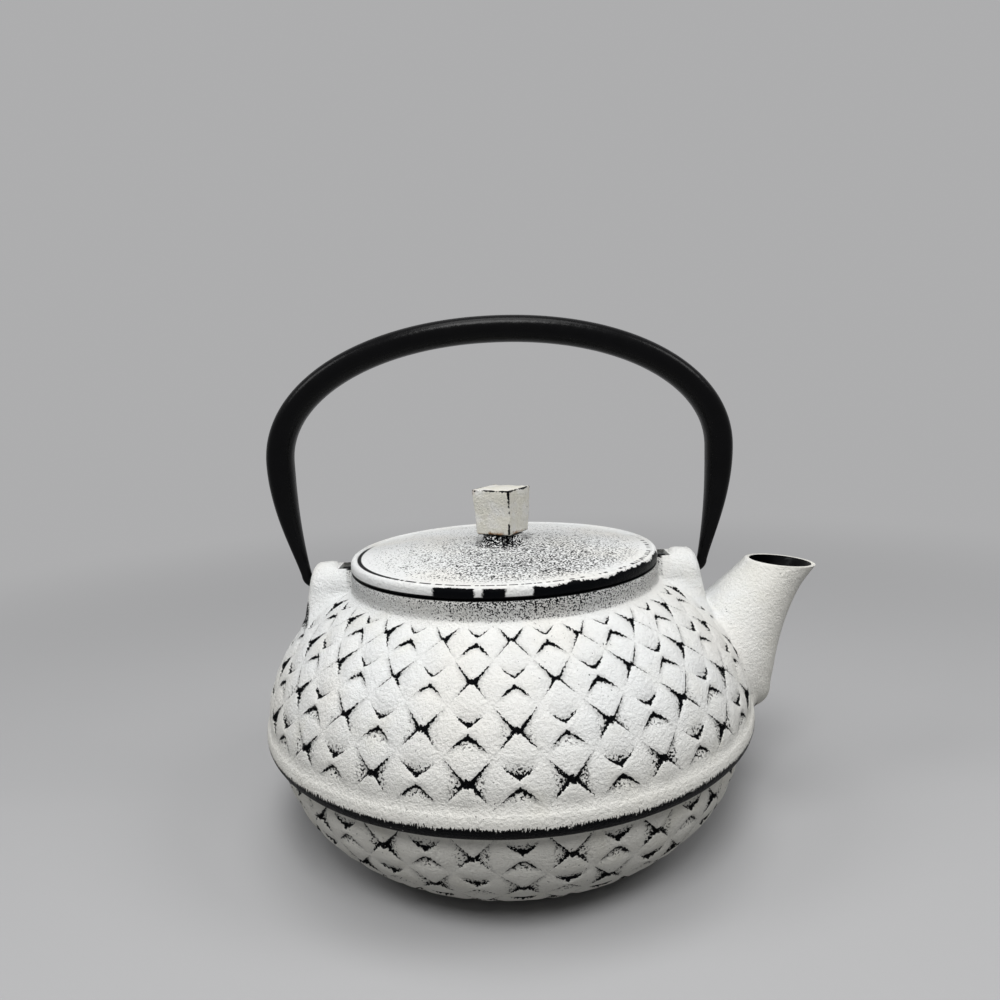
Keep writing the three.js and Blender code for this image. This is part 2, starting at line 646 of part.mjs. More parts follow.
// Pan-head screw, from its slotted head under the washer up into the knob
function screwGeometry() {
  const headTop = LID_UNDER - WASHER_THICKNESS - 2 * SEAT_GAP;
  const headBottom = headTop - SCREW_HEAD_HEIGHT;
  const body = solid(turned([
    [0, headBottom],
    [SCREW_HEAD_RADIUS * 0.7, headBottom],
    [SCREW_HEAD_RADIUS, headBottom + SCREW_HEAD_HEIGHT * 0.6],
    [SCREW_HEAD_RADIUS, headTop],
    [SCREW_RADIUS, headTop],
    [SCREW_RADIUS, KNOB_FOOT + SCREW_REACH - EDGE_BREAK],
    [SCREW_RADIUS - EDGE_BREAK, KNOB_FOOT + SCREW_REACH],
    [0, KNOB_FOOT + SCREW_REACH],
  ], SMALL_STEPS));
  const slot = new THREE.BoxGeometry(SCREW_HEAD_RADIUS * 3, SCREW_SLOT_WIDTH, SCREW_SLOT_DEPTH * 2)
    .translate(0, 0, headBottom);
  return geometryOf(body.subtract(solid(slot)));
}

// Rolled rim: a flat flange that hangs on the ledge, with a band down the outside of the mesh
function basketRimGeometry() {
  const bottom = BASKET_RIM_BOTTOM;
  const top = bottom + BASKET_RIM_THICKNESS;
  const outer = MOUTH_RADIUS - SEAT_GAP;
  const blunt = BASKET_RIM_THICKNESS / 3;
  return closedGeometry(turnedRing([
    [MESH_INNER, bottom],
    [BAND_INNER, bottom],
    [BAND_INNER, bottom - BASKET_BAND_HEIGHT],
    [BAND_OUTER, bottom - BASKET_BAND_HEIGHT],
    [BAND_OUTER, bottom],
    [outer - blunt, bottom],
    [outer, bottom + blunt],
    [outer, top - blunt],
    [outer - blunt, top],
    [MESH_INNER, top],
  ]));
}

function basketMeshGeometry() {
  const top = BASKET_RIM_BOTTOM - SEAT_GAP;
  const bottom = BASKET_FOOT + BASKET_BAND + SEAT_GAP;
  return closedGeometry(turnedRing([
    [MESH_INNER, bottom],
    [MESH_OUTER, bottom],
    [MESH_OUTER, top],
    [MESH_INNER, top],
  ]));
}

// Foot ring: a band round the mesh with a lip that carries the floor
function basketFootGeometry() {
  const lipTop = BASKET_FOOT + BASKET_BAND;
  return closedGeometry(turnedRing([
    [BAND_OUTER - BASKET_LIP, BASKET_FOOT],
    [BAND_OUTER - EDGE_BREAK, BASKET_FOOT],
    [BAND_OUTER, BASKET_FOOT + EDGE_BREAK],
    [BAND_OUTER, BASKET_FOOT + BASKET_FOOT_HEIGHT],
    [BAND_INNER, BASKET_FOOT + BASKET_FOOT_HEIGHT],
    [BAND_INNER, lipTop],
    [BAND_OUTER - BASKET_LIP, lipTop],
  ]));
}

function basketFloorGeometry() {
  const bottom = BASKET_FOOT + BASKET_BAND + SEAT_GAP;
  const radius = MESH_INNER - SEAT_GAP;
  return closedGeometry(turned([
    [0, bottom],
    [radius, bottom],
    [radius, bottom + BASKET_MESH],
    [0, bottom + BASKET_MESH],
  ]));
}

function piece(name, geometry, finish) {
  geometry.computeVertexNormals();
  const mesh = new THREE.Mesh(geometry, new THREE.MeshStandardMaterial(FINISHES[finish]));
  mesh.name = name;
  return mesh;
}

const lidGroup = new THREE.Group();
lidGroup.add(piece('lid', lidGeometry(), 'lidPaint'));
const knob = piece('knob', knobGeometry(), 'lidPaint');
knob.position.z = KNOB_FOOT;
knob.rotation.z = THREE.MathUtils.degToRad(KNOB_TURN);
lidGroup.add(knob);
lidGroup.add(piece('knob_washer', washerGeometry(), 'steel'));
lidGroup.add(piece('knob_screw', screwGeometry(), 'steel'));

const basketGroup = new THREE.Group();
basketGroup.add(piece('basket_rim', basketRimGeometry(), 'steel'));
basketGroup.add(piece('basket_mesh', basketMeshGeometry(), 'steel'));
basketGroup.add(piece('basket_foot', basketFootGeometry(), 'steel'));
basketGroup.add(piece('basket_floor', basketFloorGeometry(), 'steel'));

const teapot = new THREE.Group();
teapot.add(piece('pot', potGeometry(), 'paint'));
teapot.add(piece('bail', bailGeometry(), 'blackEnamel'));
teapot.add(lidGroup);
teapot.add(basketGroup);

export default teapot;
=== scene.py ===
import json
import math

import bpy
import numpy as np
from mathutils import Matrix, Vector
from mathutils.bvhtree import BVHTree


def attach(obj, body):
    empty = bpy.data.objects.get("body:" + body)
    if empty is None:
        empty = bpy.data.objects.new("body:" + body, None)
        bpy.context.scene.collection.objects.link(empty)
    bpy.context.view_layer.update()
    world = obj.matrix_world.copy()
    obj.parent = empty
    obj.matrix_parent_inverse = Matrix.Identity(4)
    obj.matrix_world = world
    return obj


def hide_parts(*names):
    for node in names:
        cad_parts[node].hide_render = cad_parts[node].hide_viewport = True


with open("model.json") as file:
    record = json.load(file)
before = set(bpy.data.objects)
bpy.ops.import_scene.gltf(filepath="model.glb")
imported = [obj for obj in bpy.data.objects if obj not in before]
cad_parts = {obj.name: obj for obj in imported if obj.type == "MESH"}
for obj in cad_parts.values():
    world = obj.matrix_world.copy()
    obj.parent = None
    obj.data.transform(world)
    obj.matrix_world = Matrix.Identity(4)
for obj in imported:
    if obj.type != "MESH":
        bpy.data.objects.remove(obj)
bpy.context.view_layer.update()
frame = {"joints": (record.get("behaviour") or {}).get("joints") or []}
mm = 0.001


# Camera. A phone held about 20 cm in front of the pot and a little above its lid,
# looking down by 8 degrees and leaning by 2, with the view of a 27 mm lens.
camera_place = Vector((-0.4, -196.8, 114.3)) * mm
look_down = 0.145
lean = -0.042
ahead = Vector((0, math.cos(look_down), -math.sin(look_down)))
level_up = Vector((1, 0, 0)).cross(ahead)
camera_right = math.cos(lean) * Vector((1, 0, 0)) + math.sin(lean) * level_up
camera_up = -math.sin(lean) * Vector((1, 0, 0)) + math.cos(lean) * level_up
camera = bpy.data.objects.new("camera", bpy.data.cameras.new("camera"))
camera.data.sensor_width = 36
camera.data.lens = 27.04
camera.data.clip_start = 0.01
camera.matrix_world = Matrix.Translation(camera_place) @ Matrix(
    (camera_right, camera_up, -ahead)
).transposed().to_4x4()
bpy.context.scene.collection.objects.link(camera)
bpy.context.scene.camera = camera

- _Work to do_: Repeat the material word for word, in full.

- _Exercise answer_:
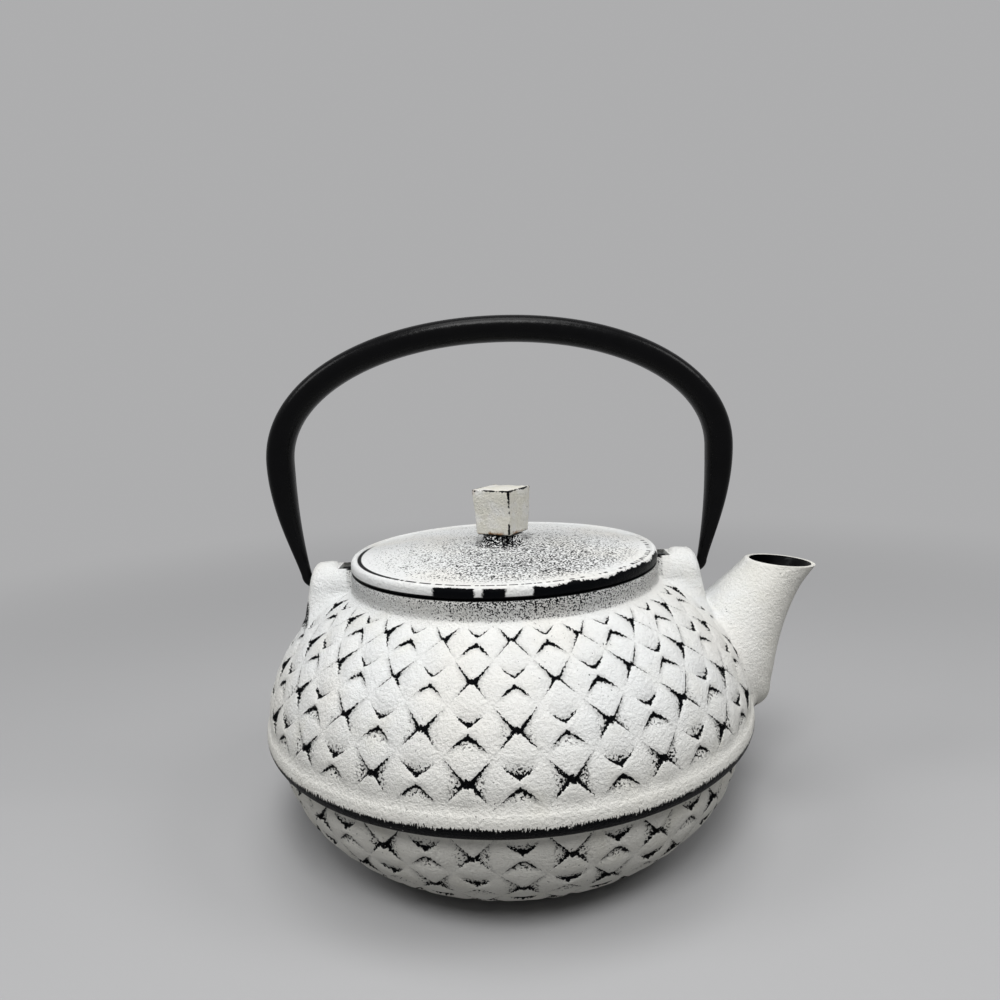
Keep writing the three.js and Blender code for this image. This is part 2, starting at line 646 of part.mjs. More parts follow.
// Pan-head screw, from its slotted head under the washer up into the knob
function screwGeometry() {
  const headTop = LID_UNDER - WASHER_THICKNESS - 2 * SEAT_GAP;
  const headBottom = headTop - SCREW_HEAD_HEIGHT;
  const body = solid(turned([
    [0, headBottom],
    [SCREW_HEAD_RADIUS * 0.7, headBottom],
    [SCREW_HEAD_RADIUS, headBottom + SCREW_HEAD_HEIGHT * 0.6],
    [SCREW_HEAD_RADIUS, headTop],
    [SCREW_RADIUS, headTop],
    [SCREW_RADIUS, KNOB_FOOT + SCREW_REACH - EDGE_BREAK],
    [SCREW_RADIUS - EDGE_BREAK, KNOB_FOOT + SCREW_REACH],
    [0, KNOB_FOOT + SCREW_REACH],
  ], SMALL_STEPS));
  const slot = new THREE.BoxGeometry(SCREW_HEAD_RADIUS * 3, SCREW_SLOT_WIDTH, SCREW_SLOT_DEPTH * 2)
    .translate(0, 0, headBottom);
  return geometryOf(body.subtract(solid(slot)));
}

// Rolled rim: a flat flange that hangs on the ledge, with a band down the outside of the mesh
function basketRimGeometry() {
  const bottom = BASKET_RIM_BOTTOM;
  const top = bottom + BASKET_RIM_THICKNESS;
  const outer = MOUTH_RADIUS - SEAT_GAP;
  const blunt = BASKET_RIM_THICKNESS / 3;
  return closedGeometry(turnedRing([
    [MESH_INNER, bottom],
    [BAND_INNER, bottom],
    [BAND_INNER, bottom - BASKET_BAND_HEIGHT],
    [BAND_OUTER, bottom - BASKET_BAND_HEIGHT],
    [BAND_OUTER, bottom],
    [outer - blunt, bottom],
    [outer, bottom + blunt],
    [outer, top - blunt],
    [outer - blunt, top],
    [MESH_INNER, top],
  ]));
}

function basketMeshGeometry() {
  const top = BASKET_RIM_BOTTOM - SEAT_GAP;
  const bottom = BASKET_FOOT + BASKET_BAND + SEAT_GAP;
  return closedGeometry(turnedRing([
    [MESH_INNER, bottom],
    [MESH_OUTER, bottom],
    [MESH_OUTER, top],
    [MESH_INNER, top],
  ]));
}

// Foot ring: a band round the mesh with a lip that carries the floor
function basketFootGeometry() {
  const lipTop = BASKET_FOOT + BASKET_BAND;
  return closedGeometry(turnedRing([
    [BAND_OUTER - BASKET_LIP, BASKET_FOOT],
    [BAND_OUTER - EDGE_BREAK, BASKET_FOOT],
    [BAND_OUTER, BASKET_FOOT + EDGE_BREAK],
    [BAND_OUTER, BASKET_FOOT + BASKET_FOOT_HEIGHT],
    [BAND_INNER, BASKET_FOOT + BASKET_FOOT_HEIGHT],
    [BAND_INNER, lipTop],
    [BAND_OUTER - BASKET_LIP, lipTop],
  ]));
}

function basketFloorGeometry() {
  const bottom = BASKET_FOOT + BASKET_BAND + SEAT_GAP;
  const radius = MESH_INNER - SEAT_GAP;
  return closedGeometry(turned([
    [0, bottom],
    [radius, bottom],
    [radius, bottom + BASKET_MESH],
    [0, bottom + BASKET_MESH],
  ]));
}

function piece(name, geometry, finish) {
  geometry.computeVertexNormals();
  const mesh = new THREE.Mesh(geometry, new THREE.MeshStandardMaterial(FINISHES[finish]));
  mesh.name = name;
  return mesh;
}

const lidGroup = new THREE.Group();
lidGroup.add(piece('lid', lidGeometry(), 'lidPaint'));
const knob = piece('knob', knobGeometry(), 'lidPaint');
knob.position.z = KNOB_FOOT;
knob.rotation.z = THREE.MathUtils.degToRad(KNOB_TURN);
lidGroup.add(knob);
lidGroup.add(piece('knob_washer', washerGeometry(), 'steel'));
lidGroup.add(piece('knob_screw', screwGeometry(), 'steel'));

const basketGroup = new THREE.Group();
basketGroup.add(piece('basket_rim', basketRimGeometry(), 'steel'));
basketGroup.add(piece('basket_mesh', basketMeshGeometry(), 'steel'));
basketGroup.add(piece('basket_foot', basketFootGeometry(), 'steel'));
basketGroup.add(piece('basket_floor', basketFloorGeometry(), 'steel'));

const teapot = new THREE.Group();
teapot.add(piece('pot', potGeometry(), 'paint'));
teapot.add(piece('bail', bailGeometry(), 'blackEnamel'));
teapot.add(lidGroup);
teapot.add(basketGroup);

export default teapot;
=== scene.py ===
import json
import math

import bpy
import numpy as np
from mathutils import Matrix, Vector
from mathutils.bvhtree import BVHTree


def attach(obj, body):
    empty = bpy.data.objects.get("body:" + body)
    if empty is None:
        empty = bpy.data.objects.new("body:" + body, None)
        bpy.context.scene.collection.objects.link(empty)
    bpy.context.view_layer.update()
    world = obj.matrix_world.copy()
    obj.parent = empty
    obj.matrix_parent_inverse = Matrix.Identity(4)
    obj.matrix_world = world
    return obj


def hide_parts(*names):
    for node in names:
        cad_parts[node].hide_render = cad_parts[node].hide_viewport = True


with open("model.json") as file:
    record = json.load(file)
before = set(bpy.data.objects)
bpy.ops.import_scene.gltf(filepath="model.glb")
imported = [obj for obj in bpy.data.objects if obj not in before]
cad_parts = {obj.name: obj for obj in imported if obj.type == "MESH"}
for obj in cad_parts.values():
    world = obj.matrix_world.copy()
    obj.parent = None
    obj.data.transform(world)
    obj.matrix_world = Matrix.Identity(4)
for obj in imported:
    if obj.type != "MESH":
        bpy.data.objects.remove(obj)
bpy.context.view_layer.update()
frame = {"joints": (record.get("behaviour") or {}).get("joints") or []}
mm = 0.001


# Camera. A phone held about 20 cm in front of the pot and a little above its lid,
# looking down by 8 degrees and leaning by 2, with the view of a 27 mm lens.
camera_place = Vector((-0.4, -196.8, 114.3)) * mm
look_down = 0.145
lean = -0.042
ahead = Vector((0, math.cos(look_down), -math.sin(look_down)))
level_up = Vector((1, 0, 0)).cross(ahead)
camera_right = math.cos(lean) * Vector((1, 0, 0)) + math.sin(lean) * level_up
camera_up = -math.sin(lean) * Vector((1, 0, 0)) + math.cos(lean) * level_up
camera = bpy.data.objects.new("camera", bpy.data.cameras.new("camera"))
camera.data.sensor_width = 36
camera.data.lens = 27.04
camera.data.clip_start = 0.01
camera.matrix_world = Matrix.Translation(camera_place) @ Matrix(
    (camera_right, camera_up, -ahead)
).transposed().to_4x4()
bpy.context.scene.collection.objects.link(camera)
bpy.context.scene.camera = camera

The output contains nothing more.